Both House and Senate budget plans, however, contain significantly higher authorizations for education than did the budget proposed early this year by the Administration. President Ronald Reagan would spend only $9.95 billion for the Education Department in fiscal year 1983, which begins Oct. 1.

'Appeal to Both Parties'

The chairman of the House Committee, James R. Jones, Democrat of Oklahoma, described his budget proposal as an attempt to "appeal to both parties. We must accelerate the budget process as quickly as possible, so we can have a budget in place before the appropriations bills begin," he said.

The Representative was referring to a three-month stalemate between the Congress and the Administration over the budget proposed by the President for the fiscal year 1983.

Agreement on the budget resolution seemed to have been reached last week when the President announced that he would support the Senate plan, which had been hammered out by the Senate Budget Committee in late-night sessions.

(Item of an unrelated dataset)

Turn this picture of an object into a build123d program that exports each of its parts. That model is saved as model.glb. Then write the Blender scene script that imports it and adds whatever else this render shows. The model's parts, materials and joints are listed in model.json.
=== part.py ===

Opposed by Liberal Democrats

But the Senate plan, which was scheduled to go to the full Senate for a vote last Friday, is opposed by liberal Democrats. Some of them, including Senator Ernest F. Hollings of South Carolina, were expected to propose amendments that would add additional funds for education and other programs.

Oppose Senate Plan

Two Republican Senators, John H. Chafee of Rhode Island and David F. Durenberger of Minnesota, also said they planned to propose an amendment that would add funds for education programs to the Senate proposal.

The Senate proposal is also opposed by Republicans in the House. The minority leader, Representative Robert H. Michel of Illinois, called the agreement between the White House and the Senate "a miserable prospect."